Mitigating the Risks of PAGA: Best Practices for Employers
Given the significant risks associated with PAGA claims, it is crucial for employers to take proactive steps to minimize their exposure. The following strategies can help businesses “PAGA-proof” their operations and reduce the likelihood of being targeted by a PAGA lawsuit:
- Strict Compliance with Labor Laws: The most effective way to avoid PAGA claims is to ensure full compliance with all relevant labor laws. Employers should pay particular attention to areas such as minimum wage, overtime, rest and meal periods, and accurate wage statements. Regular audits of payroll practices and employment records can help identify and correct potential violations before they become the basis for a PAGA claim.

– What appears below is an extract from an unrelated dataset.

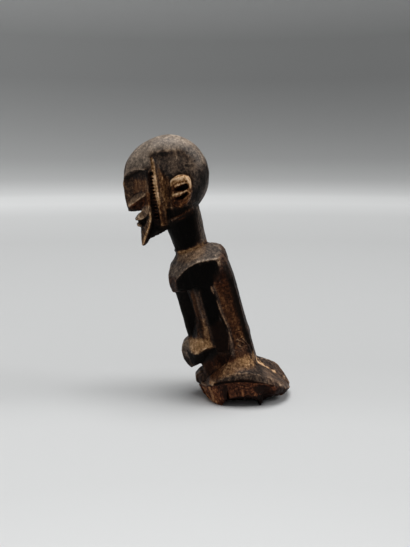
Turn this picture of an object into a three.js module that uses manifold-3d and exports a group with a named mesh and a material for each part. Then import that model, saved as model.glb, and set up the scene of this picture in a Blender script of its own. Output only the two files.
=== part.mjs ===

- Comprehensive Employee Handbooks: Employers should maintain a detailed and up-to-date employee handbook that clearly outlines company policies regarding work hours, breaks, and other labor law requirements. The handbook should also emphasize the importance of recording work hours accurately and prohibit off-the-clock work. Employees should be required to acknowledge receipt of the handbook in writing, and copies should be kept on file.
- Regular Training for Managers and Supervisors: Proper training for managers and supervisors is essential to ensure they understand and enforce labor law requirements. This training should cover key topics such as rest and meal breaks, overtime rules, and the prohibition of off-the-clock work. Managers should also be trained to document compliance with labor laws and address any employee concerns promptly.
- Documentation and Verification: Employers should implement procedures for documenting compliance with labor laws on a regular basis. For example, requiring employees to sign a statement each pay period confirming that they took their required breaks and that their recorded hours are accurate can provide valuable evidence in the event of a PAGA claim. Additionally, time records should be reviewed daily to ensure that employees are taking their meal breaks as required.
- Addressing Employee Concerns: Employers should foster an environment where employees feel comfortable raising concerns about potential labor law violations. By addressing issues promptly and effectively, employers can reduce the likelihood of disgruntled employees resorting to PAGA litigation.
Conclusion: Navigating the Complexities of PAGA
The Private Attorneys General Act has fundamentally altered the relationship between employers and employees in California, creating both opportunities for enforcing labor laws and significant risks for businesses. While PAGA was introduced with the intention of holding employers accountable and protecting workers’ rights, its broad scope and the financial burdens it imposes have made it a formidable challenge for businesses.
By understanding the intricacies of PAGA and implementing best practices to ensure compliance with labor laws, employers can reduce their vulnerability to PAGA claims. However, given the complexity of PAGA and the high stakes involved, businesses should also consider seeking legal counsel to navigate the potential pitfalls of this powerful statute. Ultimately, staying informed and proactive is the key to mitigating the risks associated with PAGA and maintaining a compliant and fair workplace.